INFORMATION SUPPLIED start

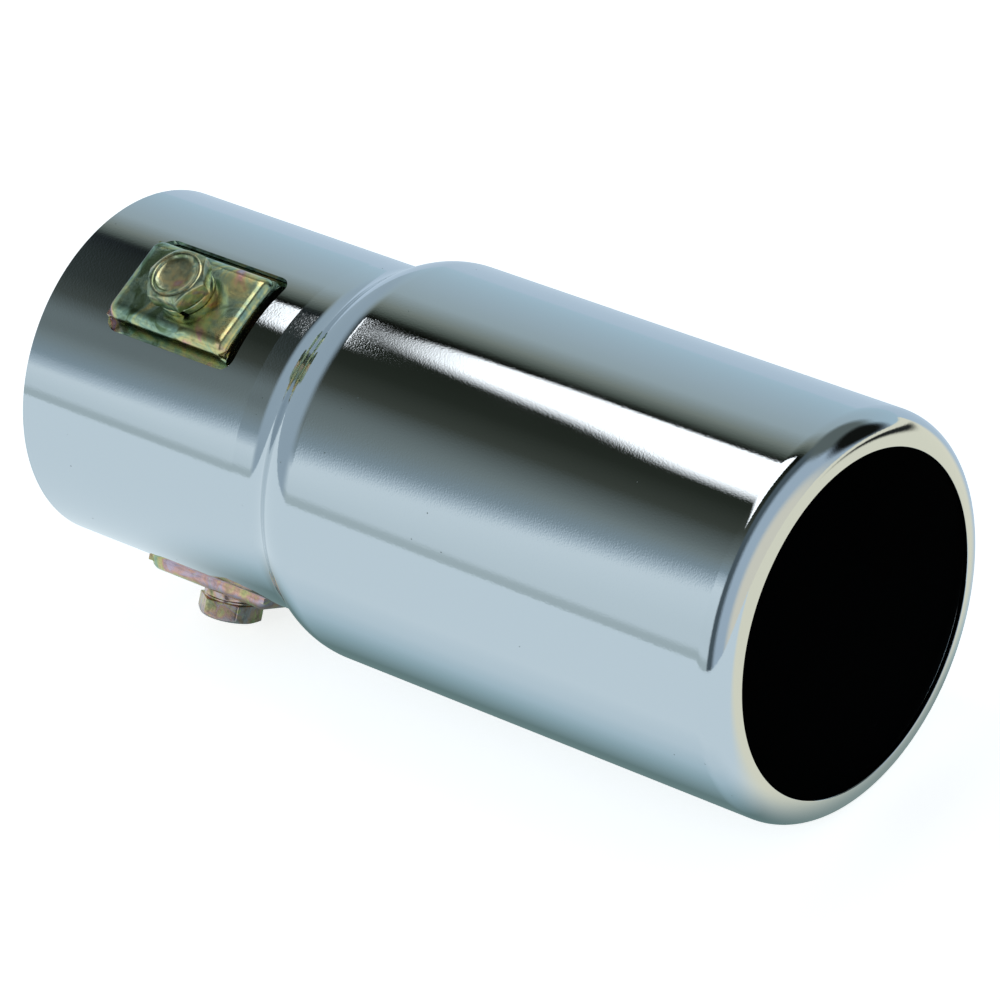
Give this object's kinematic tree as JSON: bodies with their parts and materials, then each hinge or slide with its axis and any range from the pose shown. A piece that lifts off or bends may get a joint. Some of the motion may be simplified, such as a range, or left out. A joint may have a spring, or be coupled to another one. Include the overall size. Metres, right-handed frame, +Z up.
{
  "type": "exhaust tip",
  "caption": "Round clamp-on exhaust tip: a narrow neck that slips over a tailpipe, stepping up to a wider barrel with a turned-in lip, held by bolts through stamped brackets.",
  "frame": {"origin": "centre of the neck's cut end, where the tailpipe goes in", "axes": "+X along the tip's axis towards the outlet, +Z up as it lies"},
  "size_m": [0.169, 0.0792, 0.0783],
  "materials": {
    "polished_shell": "mirror-polished steel tube outside, matt black heat-resistant paint inside",
    "plated_bracket": "pressed steel with iridescent yellow zinc passivate",
    "plated_washer": "spring steel with dull yellow zinc passivate",
    "plated_bolt": "steel with iridescent yellow zinc passivate"
  },
  "bodies": {
    "tip": {"tip_body": "polished_shell", "clamp_bracket_1": "plated_bracket", "clamp_bracket_2": "plated_bracket", "clamp_bracket_3": "plated_bracket"},
    "bolt_1": {"clamp_bolt_1": "plated_bolt", "spring_washer_1": "plated_washer"},
    "bolt_2": {"clamp_bolt_2": "plated_bolt", "spring_washer_2": "plated_washer"},
    "bolt_3": {"clamp_bolt_3": "plated_bolt", "spring_washer_3": "plated_washer"}
  },
  "joints": [
    {"name": "bolt_1_travel", "type": "slide", "parent": "tip", "child": "bolt_1", "axis": [0, -0.3256, 0.9455], "range_m": [0, 0.01]},
    {"name": "bolt_2_travel", "type": "slide", "parent": "tip", "child": "bolt_2", "axis": [0, -0.5225, -0.8526], "range_m": [0, 0.01]},
    {"name": "bolt_3_travel", "type": "slide", "parent": "tip", "child": "bolt_3", "axis": [0, 0.9936, -0.1132], "range_m": [0, 0.01]}
  ]
}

INFORMATION SUPPLIED end

● GIVEN EXERCISE
Using the material above, copy every line in which the string "frame" occurs.

● ANSWER TO THE EXERCISE
Give this object's kinematic tree as JSON: bodies with their parts and materials, then each hinge or slide with its axis and any range from the pose shown. A piece that lifts off or bends may get a joint. Some of the motion may be simplified, such as a range, or left out. A joint may have a spring, or be coupled to another one. Include the overall size. Metres, right-handed frame, +Z up.
  "frame": {"origin": "centre of the neck's cut end, where the tailpipe goes in", "axes": "+X along the tip's axis towards the outlet, +Z up as it lies"},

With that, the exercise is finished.